Some CCPA-covered businesses, working fast and hard to ramp-up for CCPA compliance, understandably put HR and benefits data to the side, relying on the CCPA Employee Data exemption. But due to the above changes in scope to the Employee Data exemption under the CPRA (whether or not the exemption is further extended), covered businesses need to revisit their HR and benefits data now to prepare for impending CPRA compliance, with updated retention scheduling for employee data, retention periods for employee data tied to legal retention requirements and collection purposes, and revised employee privacy notices.
… and Beyond
Lots of proposed comprehensive data privacy laws are in the works across the states. In past years this has been like watching an endless loop of Lucy swiping the football from Charlie Brown. But 2021 seems different, with various bills gaining attention-worthy traction. You can keep an eye on the 2021 proposed legislation through two excellent tracking tools:
- IAPP’s U.S. State Comprehensive-Privacy Law Comparison
- Husch Blackwell’s 2021 State Privacy Law Tracker
Though the various 2021 bills differ in detail, most incorporate data minimization and storage limitation principles for covered businesses.
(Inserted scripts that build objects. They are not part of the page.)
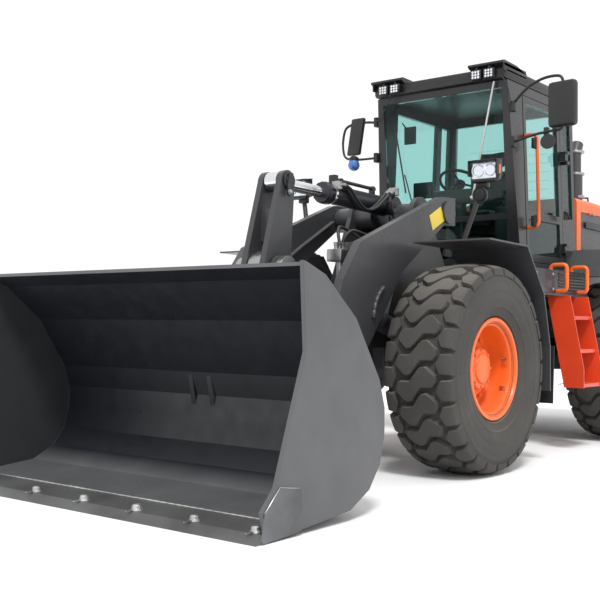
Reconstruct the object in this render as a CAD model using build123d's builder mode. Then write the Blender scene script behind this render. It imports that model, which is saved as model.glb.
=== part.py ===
"""An articulated wheel loader of the 14-tonne class, one node per sub-part, in millimetres.

+X is forward, +Y the machine's left and +Z up. The origin is on the ground, in the middle of the
machine's length. Pins of the lifting gear are (x, z) pairs in the machine's middle plane.
"""
import os
from math import hypot

from build123d import *

os.makedirs("parts", exist_ok=True)

# Running gear
FRONT_AXLE_X = 1000
WHEELBASE = 3020
REAR_AXLE_X = FRONT_AXLE_X - WHEELBASE
HINGE_X = (FRONT_AXLE_X + REAR_AXLE_X) / 2
TRACK_HALF = 965
TYRE_RADIUS = 746
TYRE_WIDTH = 521
BEAD_RADIUS = 318
FLANGE_RADIUS = 362
RIM_WIDTH = 432
RIM_WALL = 16
HUB_RADIUS = 188
HUB_REACH = 175
SPINDLE_RADIUS = 90

# Clearances
SEAT_GAP = 0.3
RUNNING_GAP = 0.05
SIDE_GAP = 5
JOINT_GAP = 8
DOOR_GAP = 6

# Door hinges
HINGE_RADIUS = 12
HINGE_PIN = 5
HINGE_LEAF = 60
HINGE_SOCKET = 30
HINGE_ROOM = 1

# Chassis
PLATE = 40
FRONT_PLATE_Y = 270
RAIL_Y = 300
NECK_HALF = 150
KNUCKLE_RADIUS = 110
HINGE_PIN_RADIUS = 45
LUG_HEIGHT = 80
UPPER_LUG_Z = 1060
LOWER_LUG_Z = 600
FRAME_FRONT_X = 1370
FRAME_REAR_X = -3300
STEER_Y = 385
STEER_Z = 850
STEER_BACK = 620
STEER_AHEAD = 430

# Lifting gear: pins at rest
BOOM_PIVOT = (550, 1930)
BUCKET_PIN = (2555, 330)
CRANK_PIVOT = (2120, 1420)
CRANK_TOP = (2010, 2045)
CRANK_FOOT = (2010, 560)
BUCKET_EAR = (2500, 640)
TILT_BASE = (600, 2010)
LIFT_BASE = (50, 700)
LIFT_EYE = (1430, 1120)
CROSS_TUBE = (1800, 1210)
BOOM_INNER_Y = 480
BOOM_PLATE = 65
BOOM_PIVOT_RADIUS = 60
BUCKET_PIN_RADIUS = 45
CROSS_TUBE_RADIUS = 115
CRANK_INNER_Y = 60
CRANK_PLATE = 45
CRANK_PIN_RADIUS = 50
SMALL_PIN_RADIUS = 35
CRANK_HUB_RADIUS = 145
CRANK_DRUM_RADIUS = 135
PIN_CAP = 50
BUCKET_CAP_RADIUS = 100
CRANK_CAP_RADIUS = 92
LINK_CAP_RADIUS = 105
LIFT_Y = 395
LIFT_BARREL_RADIUS = 74
LIFT_BARREL_LENGTH = 1310
LIFT_ROD_RADIUS = 40
TILT_BARREL_RADIUS = 76
TILT_BARREL_LENGTH = 880
TILT_ROD_RADIUS = 42
BARREL_WALL = 12

# Bucket
BUCKET_HALF = 1360
BUCKET_SIDE = 25
BUCKET_SHELL = 22
GUARD = 10
EDGE_TIP_X = 3820
EDGE_BACK_X = 3520
EDGE_THICKNESS = 38

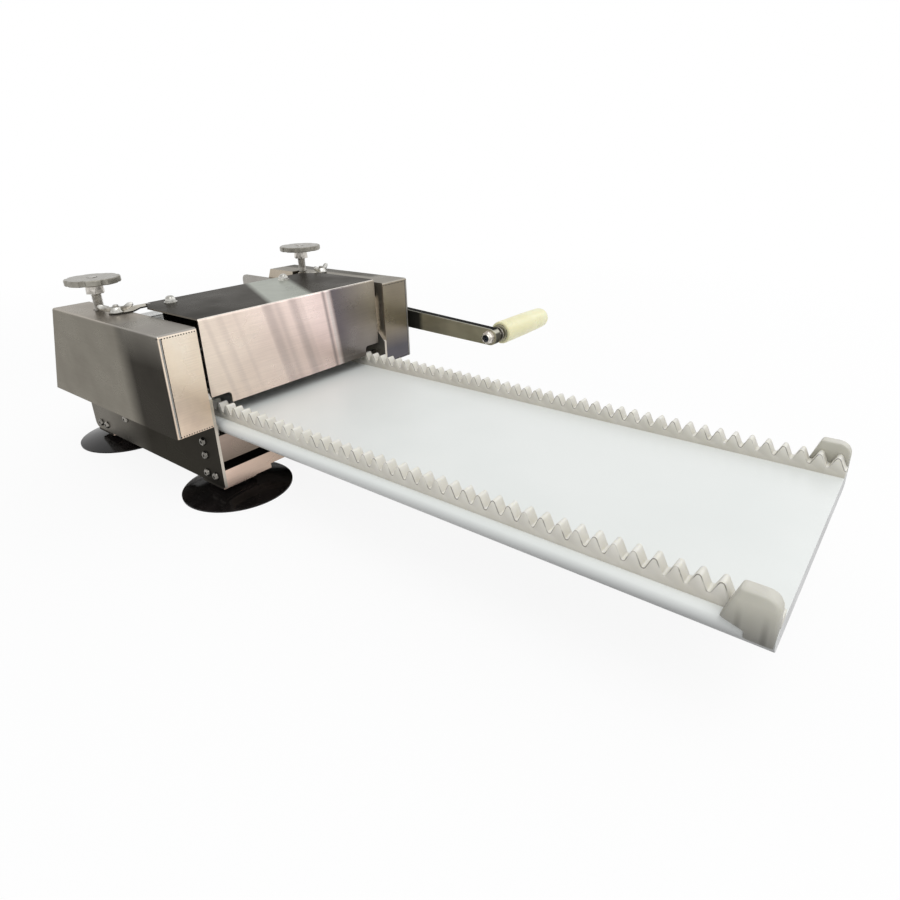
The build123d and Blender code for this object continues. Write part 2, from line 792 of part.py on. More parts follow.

For example, the Virginia CDPA, now passed by the Virginia legislature and ready for the Governor’s signature, requires that data controllers:
- “Limit the collection of personal data to what is adequate, relevant, and reasonably necessary in relation to the purposes for which such data is processed, as disclosed to the consumer;” and
- “Except as otherwise provided in this chapter, not process [including storage of] personal data for purposes not reasonably necessary to, or compatible with, the disclosed purposes for which such personal data is processed, as disclosed to the consumer, unless the controller obtains the consumer’s consent.”
Id. at § 59.1-574(A)(1)& (2). In other words, as comprehensive data privacy legislation plays out across the states in 2021 and beyond, the imperatives for businesses to carefully manage data retention and disposal will only increase.